Unlike some professions (neurosurgery springs to mind), interpretation comprises skills that are not necessarily unique to interpreters. I’ve been working in interpretation-related positions for over a decade, but I don’t have any formal qualifications (although I’d argue that my Grad Dip in Science Communication covered many of the skills that interpreters need).  And not all interpretation jobs are the same: if we were to create a one-size-fits-all training and accreditation model for interpreters, how big would it have to be?

Number three of Freeman Tilden’s six principles of interpretation states:

“Interpretation is an art, which combines many arts, whether the materials presented are scientific, historical or architectural. Any art is in some degree teachable.”
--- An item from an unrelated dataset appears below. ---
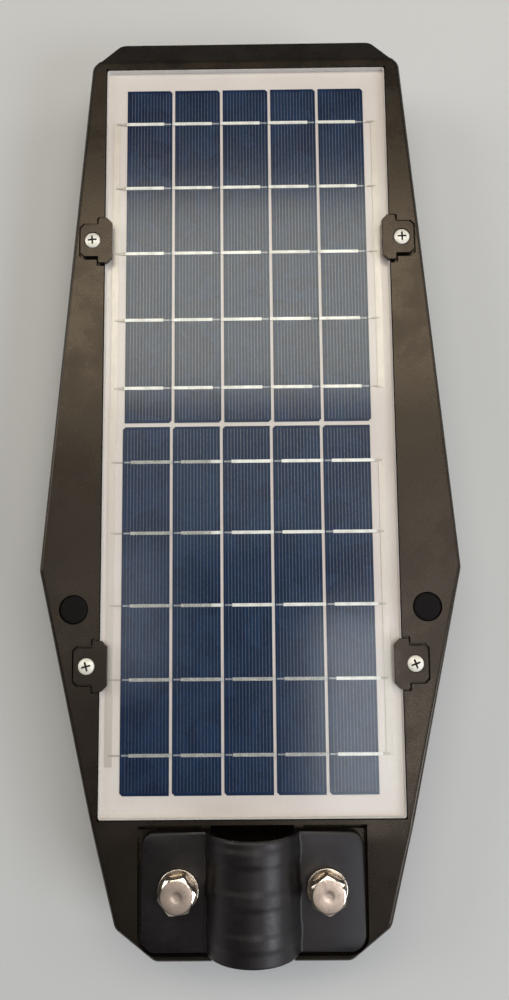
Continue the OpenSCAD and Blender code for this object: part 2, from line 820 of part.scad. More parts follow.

My response to Tilden would be that art (like interpretation) can be hard to define. What is art? One person’s masterpiece can be another’s monstrosity! And that’s before you get to the “my four year old could do better” school of art criticism. Thus I would extend Tilden’s definition to incorporate science and craft as well as art:

  • Science: the theories of interpretation (what we know through research and applying theories from education, psychology and the social sciences to the interpretation context);
  • Craft: the skills of interpretation (for instance practical performance or public speaking skills, or learning how to write good interpretive text);
  • Art: the intuition of interpretation (the bit that is hardest to teach – how to instinctively read your audience and know how to hook them in and keep them engaged).

Thinking about interpretation skills this way might make the training requirements for different interpretation tasks easier to conceptualise. We should be able to define the knowledge (science) and skills (craft) that we want interpreters to have.

However (and this is the tricky bit!) it is probably the “art” part that separates the merely competent interpreters from the truly inspirational ones.